The appellate court said a CINA determination must be made based not on the petition but on evidence that proves the petition’s allegations of abuse or neglect by a preponderance of the evidence.

“The petition may not prove itself at an adjudicatory hearing,” Judge Laura S. Ripken wrote for the Court of Special Appeals in vacating the adjudication and ordering a new CINA proceeding.

“The practice of ‘submitting on the report’ in a contested adjudication is flatly contrary to the CINA statute,” Ripken added. “Reliance on this purported practice, tradition or custom in Cecil County CINA cases is also foreclosed by Maryland (procedural) Rule 1-102, which plainly states that there shall be no circuit or local rules.”

The father’s appellate attorney, Deborah Ullmann, stated via email Tuesday that her client is “very disappointed” by the Court of Special Appeals decision.

“He believes the COSA should have reversed and remanded the decision of the Cecil County (Circuit) Court with instructions to dismiss the Cecil County DSS petition,” added Ullmann, a Pocomoke City solo practitioner. “DSS is being given a second bite of the apple to concoct a case against him, just as M.H.’s mother did last year.”

The Maryland attorney general’s office, which represented the department, declined to comment on the appellate court’s ruling.

According to the report, the mother told Elkton police in June 2020 that the father had burned their 2-year-old child with a cigarette and that they had used methamphetamines in the child’s presence.
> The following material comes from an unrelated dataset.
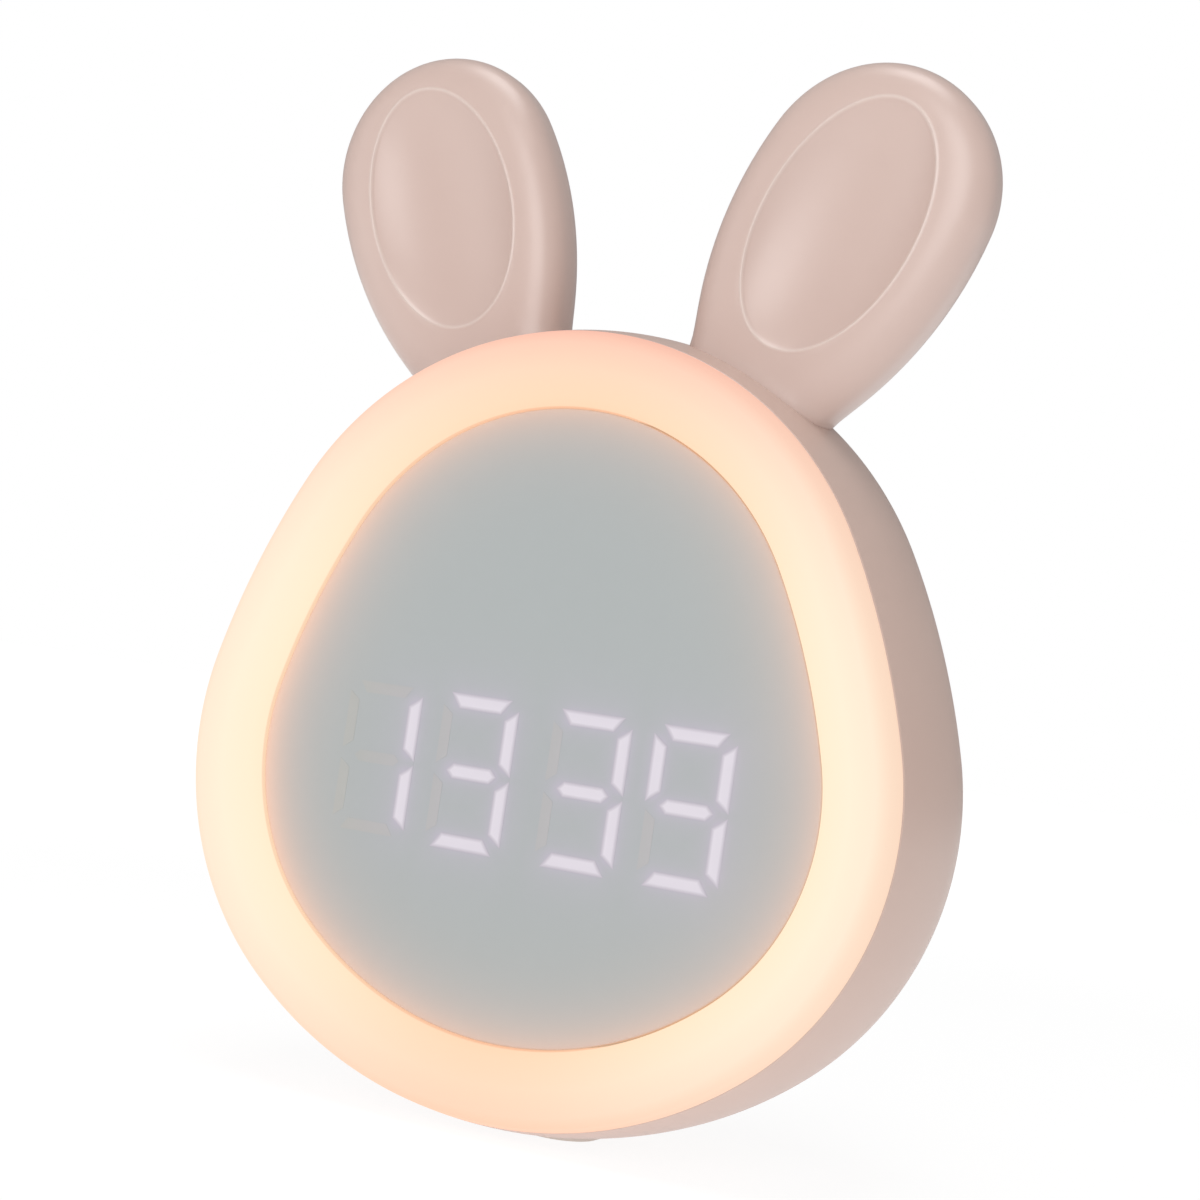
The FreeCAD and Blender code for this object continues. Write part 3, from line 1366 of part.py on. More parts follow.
# Speaker against the grille, with its magnet towards the board
def build_speaker():
    body = new_body("speaker")
    low = f"({COVER_INSIDE} - Sizes.speaker_height)"
    cone = f"({COVER_INSIDE} - Sizes.cone_depth)"
    bowl = f"({COVER_INSIDE} - Sizes.speaker_rim * 2)"
    turned_about_depth(body, "turning", [
        ("0", low),
        ("Sizes.magnet_radius", low),
        ("Sizes.magnet_radius", f"{low} + Sizes.magnet_height"),
        ("Sizes.speaker_radius - Sizes.speaker_rim", bowl),
        ("Sizes.speaker_radius", bowl),
        ("Sizes.speaker_radius", COVER_INSIDE),
        ("Sizes.speaker_radius - Sizes.speaker_lip", COVER_INSIDE),
        ("Sizes.speaker_radius - Sizes.speaker_lip", f"{COVER_INSIDE} - Sizes.speaker_rim / 2"),
        ("Sizes.cone_eye", f"{cone} - Sizes.speaker_rim / 2"),
        ("0", cone),
    ])
    body.setExpression("Placement.Base.z", "Sizes.speaker_z")
    doc.recompute()
    return keep(body, "speaker")


build_speaker()


# Battery cell lying across the bottom, gripped by a cradle on the frame's back
CELL_DEPTH = f"({PANEL} + Sizes.cell_setback)"


def build_battery():
    body = new_body("battery_cell")
    half = "Sizes.cell_length / 2"
    sketch = add_sketch(body, "outline", "XZ_Plane", f"-{CELL_DEPTH}")
    axis = "Sizes.cell_z"
    draw_path(sketch, [
        (f"-{half}", axis),
        (f"{half} + Sizes.cell_nub", axis),
        (f"{half} + Sizes.cell_nub", f"{axis} + Sizes.cell_nub_radius"),
        (half, f"{axis} + Sizes.cell_nub_radius"),
        (half, f"{axis} + Sizes.cell_radius"),
        (f"-{half}", f"{axis} + Sizes.cell_radius"),
    ])
    turn = body.newObject("PartDesign::Revolution", "turning")
    turn.Profile = sketch
    turn.ReferenceAxis = (sketch, ["Edge1"])
    turn.Angle = 360
    body.Tip = turn
    doc.recompute()
    return keep(body, "battery_cell")


def build_cradle():
    body = new_body("battery_cradle")
    reach = "(Sizes.cell_radius + Sizes.cell_gap + Sizes.cradle_wall)"
    back = f"({CELL_DEPTH} + Sizes.cradle_grip)"
    sketch = add_sketch(body, "outline", "YZ_Plane")
    draw_path(sketch, [
        (FRAME_BACK, f"Sizes.cell_z - {reach}"),
        (back, f"Sizes.cell_z - {reach}"),
        (back, f"Sizes.cell_z + {reach}"),
        (FRAME_BACK, f"Sizes.cell_z + {reach}"),
    ])
    pad = body.newObject("PartDesign::Pad", "block")
    pad.Profile = sketch
    pad.Midplane = True
    pad.setExpression("Length", "Sizes.cradle_half_width * 2")
    body.Tip = pad
    doc.recompute()
    bore = add_sketch(body, "bore_outline", "YZ_Plane")
    draw_circle(bore, CELL_DEPTH, "Sizes.cell_z", "Sizes.cell_radius + Sizes.cell_gap")
    cut = body.newObject("PartDesign::Pocket", "bore")
    cut.Profile = bore
    cut.Midplane = True
    cut.setExpression("Length", "Sizes.cradle_half_width * 2")
    body.Tip = cut
    doc.recompute()
    return keep(body, "battery_cradle")


build_battery()
build_cradle()


# Every object must have recomputed cleanly, and every piece must be a sound solid
doc.recompute()
for item in doc.Objects:
    if "Invalid" in item.State or "Error" in item.State:
        raise RuntimeError(f"{item.Name} did not recompute: {item.State}")
os.makedirs("parts", exist_ok=True)
for name, item in nodes.items():
    shape = item.Shape
    if shape.isNull() or not shape.isValid() or not shape.Solids:
        raise RuntimeError(f"{name} is not a sound solid")
    shape.exportStep(f"parts/{name}.step")
    box = shape.optimalBoundingBox()
    print(f"{name}: {len(shape.Solids)} solids, {shape.Volume:.0f} mm3,"
          f" y {box.YMin:.2f} to {box.YMax:.2f}, z {box.ZMin:.2f} to {box.ZMax:.2f}")
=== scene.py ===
# %% [markdown]
# A bedside clock with a night light. Its body is a puffed egg of soft pink plastic, a glowing
# opal ring runs round its face, and two dished ears stand on top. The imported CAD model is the
# skeleton: this lesson puts smooth, well finished surfaces round it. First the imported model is
# opened.

import math

import bmesh
import bpy
import numpy as np
from mathutils import Matrix, Vector


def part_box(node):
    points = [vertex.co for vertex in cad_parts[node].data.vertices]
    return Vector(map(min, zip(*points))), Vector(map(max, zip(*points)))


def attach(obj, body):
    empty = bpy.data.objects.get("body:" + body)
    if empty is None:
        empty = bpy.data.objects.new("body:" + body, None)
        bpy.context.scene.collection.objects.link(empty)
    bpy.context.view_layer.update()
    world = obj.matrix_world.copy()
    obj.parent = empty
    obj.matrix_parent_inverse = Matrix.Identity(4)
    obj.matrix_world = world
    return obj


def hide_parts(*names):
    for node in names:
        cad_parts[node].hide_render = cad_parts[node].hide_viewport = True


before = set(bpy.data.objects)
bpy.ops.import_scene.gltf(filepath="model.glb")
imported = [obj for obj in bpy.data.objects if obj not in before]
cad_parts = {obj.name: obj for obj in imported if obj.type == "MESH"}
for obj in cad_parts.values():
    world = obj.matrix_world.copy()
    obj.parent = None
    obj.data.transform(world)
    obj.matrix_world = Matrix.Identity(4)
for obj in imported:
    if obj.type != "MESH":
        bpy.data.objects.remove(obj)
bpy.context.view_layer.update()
MM = 0.001
print("packed nodes:", len(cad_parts))

# %% [markdown]
# The shapes are worked out from a few driving dimensions, in millimetres, and from the boxes of
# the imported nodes, so that every surface lies where its solid does. X runs to the right, Y
# towards the back and Z up. An arc of the face's outline is written as the x and z of its centre
# and its radius.

# %% Driving dimensions
CROWN = (0.0, 67.6, 39.6)
CHEEK = (10.7, 52.4, 35.2)
FLANK_RADIUS, CHIN_RADIUS = 108.6, 51.9
GIRTH_SETBACK, GIRTH_REACH = 17.0, 13.9
SIDE_RADIUS, REAR_RADIUS = 66.4, 42.75
FLAT_INSET = 22.6
SEAM_REACH, RIM_WALL = 11.7, 1.9

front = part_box("light_ring")[0].y / MM
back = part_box("rear_cover")[1].y / MM
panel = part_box("face_panel")[0].y / MM
girth = panel + GIRTH_SETBACK
print("depths of front, face panel, girth and back:", front, panel, girth, back)

# %% [markdown]
# The face and the ears have outlines of the same kind: arcs of different radii that touch end to
# end. Such an outline is easiest to work out by its outward direction. Each arc holds a range of
# directions, and the point for a direction is the arc's centre plus its radius along that
# direction. An outline that lies further out keeps the centres and only has larger radii.

# %% Outlines made of touching arcs
def meeting_centre(first, first_reach, second, second_reach):
    """Centre of an arc that touches two circles from outside: the point at the given distances
    from both centres, on the left of the line that runs from the first down to the second."""
    first, second = np.array(first), np.array(second)
    gap = np.linalg.norm(second - first)
    along = (first_reach ** 2 - second_reach ** 2 + gap ** 2) / (2 * gap)
    aside = math.sqrt(first_reach ** 2 - along ** 2)
    unit = (second - first) / gap
    return first + along * unit + aside * np.array([unit[1], -unit[0]])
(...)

The police executed a search warrant and were soon joined by a social worker to care for the child.

The child, identified in court papers as M.H., was taken to shelter care.

As recounted in the report, the social worker saw many pill and alcohol bottles scattered across the floor and in the bedroom where the parents and child slept. The social worker also found a large hunting knife in an open drawer and rat traps on the floor, which were set to snap closed on contact to kill the rodent but which could also severely injure a curious toddler.

The report also cited the mother as having said the father had struck the child on the arms, legs and buttocks. The mother, who died of an overdose in August 2020, also said she had seen the burn on the child’s knee, which the father told her was an accident.

In addition, the mother said she and the father would often argue, resulting in him throwing objects at her and sometimes unintentionally hitting the child instead.

In its CINA petition, the department alleged facts “as contained in the shelter care report which is incorporated in this petition.”

At the adjudicatory hearing on Oct. 6, 2020, the department said it would “submit on the report.” Counsel for the father objected, saying the incorporation by reference of the report was insufficient proof because evidence and testimony must be submitted and subject to cross-examination.

The department’s representative countered that submission on the record was “a practice that Cecil County has been doing for at least 30 years,” according to the Court of Special Appeals opinion.

“Maybe sometime in the future everybody will sit down and decide that we need to do it a different way,” the representative added. “It’s just one of those local practices that has been ongoing for decades and I don’t think we need to answer that question today because it sounds to me like we’re all in a position where we can … agree on what the court needs to do.”

The Cecil County Circuit Court agreed with the department’s reading of the local rules and adjudicated M.H. to be a child in need of assistance. The father then appealed

In ordering a new CINA proceeding, the Court of Special Appeals criticized the “informality” of the Cecil County Circuit Court’s process.

“While CINA hearings require flexibility based on the individual circumstances of the child, parents, or caretaker, this does not mean that the statutorily required procedures are optional,” Judge Ripken wrote. “(Adhering to statutory requirements, both procedural and substantive, is critical when the safety of the child and the fundamental rights of parents are at issue.”

Ripken was joined in the opinion by Judges Christopher B. Kehoe and Dan Friedman.

The Court of Special Appeals rendered its decision in In Re: M.H., No. 1267, September Term 2020.